If you do not specify any configuration keyword, DEFAULTS is used.
This keyword | How it affects data storage |
---|---|
DEFAULTS | Stores data up to 1 TB in size Text is stored in UTF-8 format. |
TEXT_UTF16 | Stores data up to 1 TB in size Text is stored in UTF16 format. |
MAX_FILE_SIZE_4GB | Limits data size to 4 GB Text is stored in UTF-8 format. |
MAX_FILE_SIZE_256TB | Stores data up to 256 TB in size Text is stored in UTF-8 format. |
GEOMETRY_OUTOFLINE | Stores data up to 1 TB in size Text is stored in UTF-8 format. Stores the geometry attribute in a file separate from the nonspatial attributes |
BLOB_OUTOFLINE | Stores data up to 1 TB in size Text is stored in UTF-8 format. Stores BLOB attributes in a file separate from the rest of the attributes |
GEOMETRY_AND_BLOB_OUTOFLINE | Stores data up to 1 TB in size Text is stored in UTF-8 format. Stores both geometry and BLOB attributes in files separate from the rest of the attributes |
Text storage: UTF8 vs. UTF16
UTF8 is the most efficient storage format if your text data is in English; another Western European language; or any other language that uses the Latin alphabet, such as Polish, Turkish, or Indonesian. UTF8 stores each nonaccented Latin character in just 1 byte and each accented character or any other character not found in the Latin alphabet in a variable number of bytes, ranging from 2 to 6. Since UTF8 stores the vast majority of text characters in just 1 byte, it results in lower storage requirements and improved performance for these languages.

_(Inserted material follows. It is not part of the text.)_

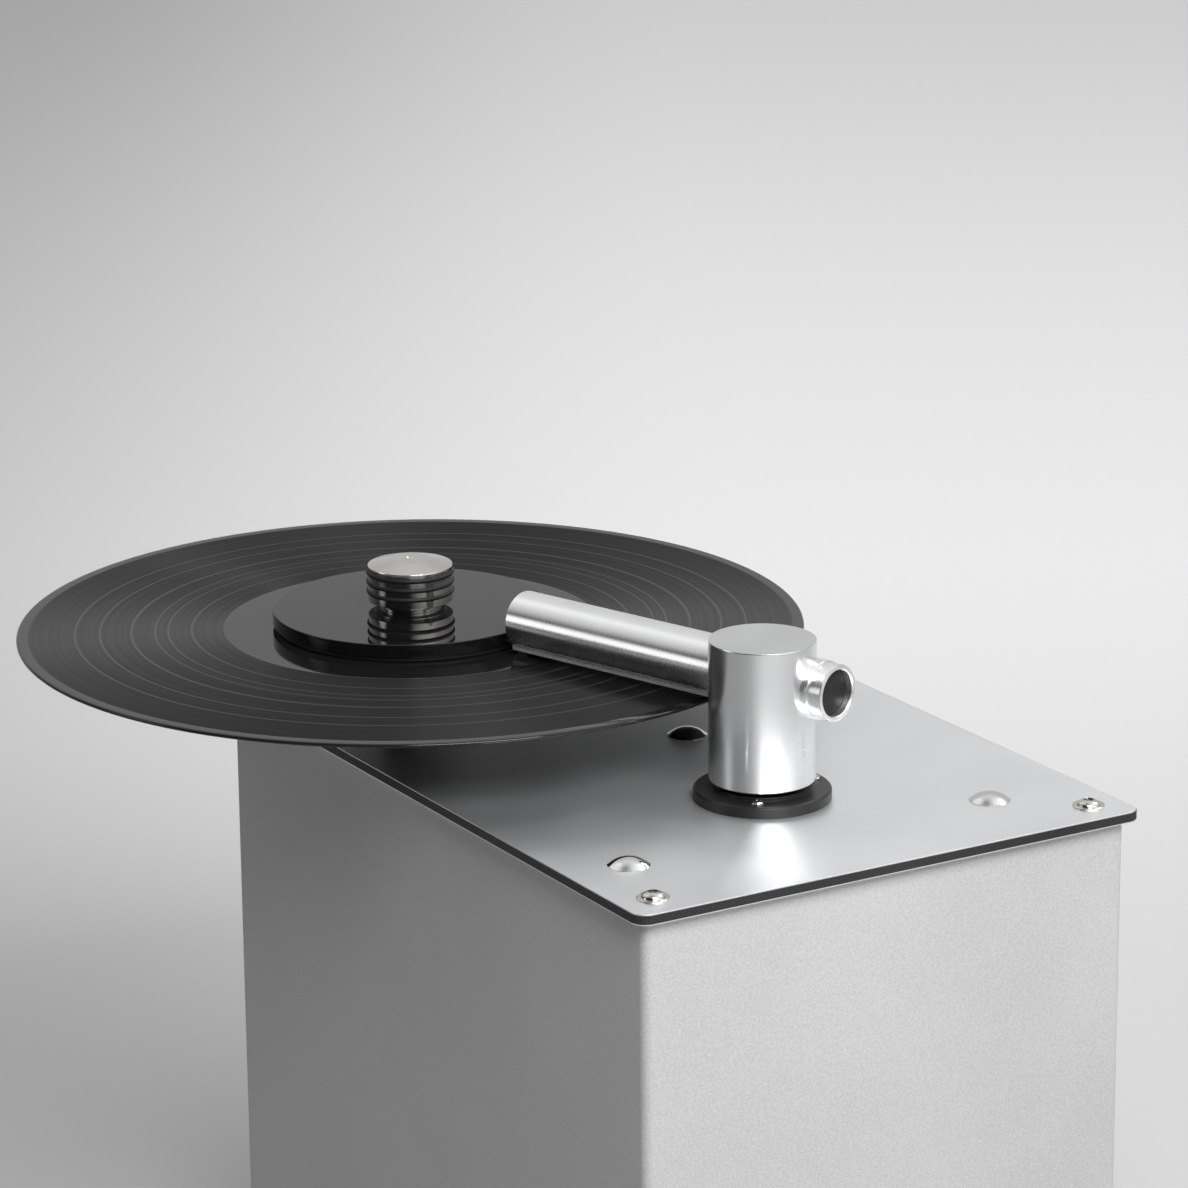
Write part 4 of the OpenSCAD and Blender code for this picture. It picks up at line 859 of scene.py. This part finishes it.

UTF16 is the most efficient storage format for text data in a non-Latin alphabet, such as Chinese, Japanese, Korean, Russian, Greek, or Arabic. For these languages, this format uses just 2 bytes per character. The UTF8 representation of the same character might use up to 6 bytes, which would increase storage requirements and slightly slow performance for these languages. This method of storing text is only available with the TEXT_UTF16 keyword that comes with a 1 TB size limit.
MAX_FILE_SIZE_4GB
This keyword stores datasets that are less than 4GB in size slightly more efficiently than the DEFAULTS keyword, although the size savings is relatively insignificant at 1 byte per record, or about 1 MB per million records. As an example, all the roads in California (2,092,079 records) store as 312 MB with the DEFAULTS keyword and 310 MB with the MAX_FILE_SIZE_4GB keyword.
This keyword restricts a dataset to a maximum size of 4 GB, so specify it only if you know a feature class or raster dataset will never need to grow beyond this size.
MAX_FILE_SIZE_256TB
Specifying the MAX_FILE_SIZE_256TB configuration keyword allows you to create a dataset that is up to 256 TB in size. You would normally only specify this keyword to store a large raster dataset.
In-line vs. out-of-line storage
Storing data inline means all the attributes are in the same file or virtual table in the file geodatabase. When you store data out of line, it is stored in a different object.
If all the data is stored inline, it is loaded into memory when you query or edit the feature class. Therefore, if the feature class contains attributes that use a lot of storage space, it can take a long time to load into memory and requires a larger buffer to store in memory.
Geometry and BLOB attribute types have the potential to store large amounts of data. For example, if many of the features in the feature class contain thousands of vertices, you might want to store the geometry out of line. Or, if your attribute data is large (made up of several text columns or large BLOB columns), you might want to store your geometry out of line so when you access the geometry, you don't automatically have to pull all the attribute information into memory. If you store either or both geometry or BLOB types out of line, they are only loaded into memory when the application requests them. For example, if you select features in ArcMap based on the BLOB value, the BLOB attributes will be loaded into memory.
If your feature class will contain large BLOB attributes, you can specify the BLOB_OUTOFLINE keyword when you create the feature class. Then, the BLOB attribute will only be loaded if you query it.